- [Goal of the exercise]: Exactly reproduce each line of the listing that follows.

- [Information shown]:
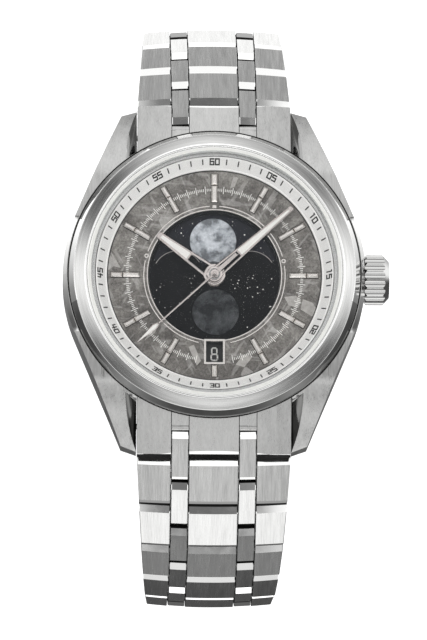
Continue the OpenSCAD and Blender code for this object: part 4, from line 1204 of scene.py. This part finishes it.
    def _date_disc(self) -> None:
        """Make the date disc with its thirty-one numerals, the eighth under the window."""
        bm = washer(self.date_in, self.date_out, self.disc_low, self.disc_z)
        for day in range(1, self.date_days + 1):
            style = self.date_style if day < 10 else self.date_two_digits
            angle = 180 - (day - self.date_shown) * FULL_TURN / self.date_days
            place = turned(angle) @ moved(0, self.date_r, self.disc_z + self.ink_lift) @ turned(180)
            join(bm, paint(style.draw(str(day)), 1), place)
        finishes = [self.finishes.date_black, self.finishes.white_ink]
        finish_piece(bm, "date_disc_dressed", Body.DATE, finishes, ["date_disc"])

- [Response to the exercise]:
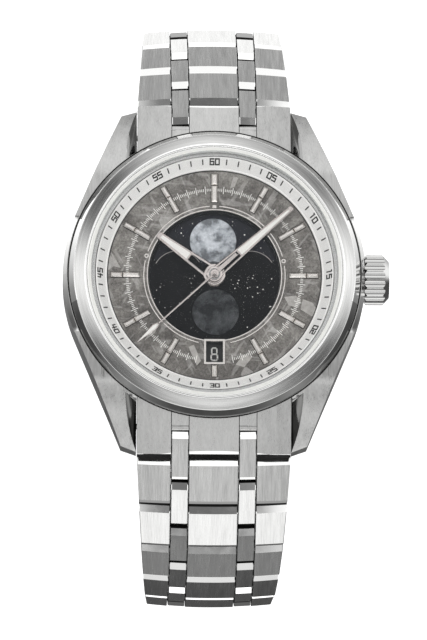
Continue the OpenSCAD and Blender code for this object: part 4, from line 1204 of scene.py. This part finishes it.
    def _date_disc(self) -> None:
        """Make the date disc with its thirty-one numerals, the eighth under the window."""
        bm = washer(self.date_in, self.date_out, self.disc_low, self.disc_z)
        for day in range(1, self.date_days + 1):
            style = self.date_style if day < 10 else self.date_two_digits
            angle = 180 - (day - self.date_shown) * FULL_TURN / self.date_days
            place = turned(angle) @ moved(0, self.date_r, self.disc_z + self.ink_lift) @ turned(180)
            join(bm, paint(style.draw(str(day)), 1), place)
        finishes = [self.finishes.date_black, self.finishes.white_ink]
        finish_piece(bm, "date_disc_dressed", Body.DATE, finishes, ["date_disc"])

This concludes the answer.